Liverpool the better side

City edged the first-half but Liverpool controlled the second, and ultimately the numbers suggest they were slightly lucky to claim the silverware.

The Reds enjoyed more possession (53%-47%) and played more passes (555-496) than their opponents – regular viewers of the Premier League will tell you that’s no mean feat. They also registered more shots (17 to 8) and three times as many shots on target (9 to 3), with 82% of their efforts coming inside the penalty area and three hitting the woodwork. Moreover, 32% of the match was played inside City’s final third (as opposed to 26% at the Liverpool end).

We shouldn’t look at these numbers in a self-congratulatory manner, though. The lack of ruthlessness will be a concern given that we’ll have to take at least four points off them to win the league, while they could be content with a couple of draws.

Tellingly, we’ve only managed score two goals in our last three games against City after hammering in nine in the preceding three. The nature of these once free-for-all matches may have changed, but this time Liverpool could have put Pep Guardiola’s team to the sword.

Van Dijk confirmed as human?

According to Opta, the neat trickery through which Gabriel Jesus eluded a Virgil van Dijk challenge ended a remarkable run. It was the first time the Dutchman had been dribbled past in 65 competitive games, stretching back to March 2018. Given that this fixture means little in the grand scheme of things, we could just choose not to count it.

Aside from that apocalyptic moment, Van Dijk was characteristically solid. He won three aerial duels, made two clearances, executed six long balls and even managed an assist.

He’ll hope to lead his defence to a clean sheet when City visit Anfield in November.

Hectic on our right

Both teams predominantly looked to attack from the same side of the pitch (our right, their left). We took that route for 40% of our attacks, while City launched 44% of their assaults from that flank. This compares to 29%-21% in the middle and 31%-35% on the left. Forgive the barrage of figures, because these numbers are telling.

First, they illustrate that, unsurprisingly, we missed Sadio Mane. Divock Origi proved himself to be a more than effective goalscorer last season but he lacks the technical subtlety of a winger (he lost the ball through an unsuccessful first touch or a defenders’ challenge on a team-high eight occasions) and so the reliance on Mohamed Salah only increases. Overall, this is to be expected.

But what’s more interesting is the vulnerability City sensed. Raheem Sterling made life very difficult for Trent Alexander-Arnold, who has at times been given the run-around by tricky wingers, and the right-back’s attacking involvement left gaps. This is a key issue for Klopp to address (thus far he’s found an effective remedy) given that our full-backs are so integral to our efforts to break teams down.
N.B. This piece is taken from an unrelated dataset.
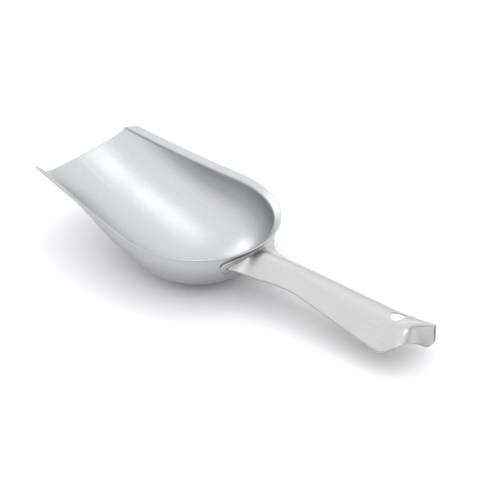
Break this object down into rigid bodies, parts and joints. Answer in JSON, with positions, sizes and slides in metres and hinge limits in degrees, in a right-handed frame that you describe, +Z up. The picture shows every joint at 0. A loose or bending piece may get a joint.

Attacking sharpness returning

After a fitness-building run-out against Lyon, Salah and Firmino were really thrown in at the deep-end here, but their performances illustrated the effectiveness of the club’s Evian training camp, with both already showing glimpses of their best form less than a week after their return.

Salah tormented his markers in trademark style, completing at least two more dribbles (five) than anybody else on the pitch. His movement was also on-point, leading to ten shooting chances, but the only problem was that he failed to convert. He put four on target and twice struck the post when further down the line he’d have potentially had a hat-trick.

Meanwhile, there were some vintage moments for a tigerish Firmino. Two tackles, two key passes and three successful dribbles make up a supremely well-rounded centre-forward’s performance. In stark contrast to Salah, though, he did only register one-shot, potentially suggesting his positional sense is still one area that needs fine-tuning for that game against Norwich.

Still, on this evidence, we should have little trouble in ensuring a winning start.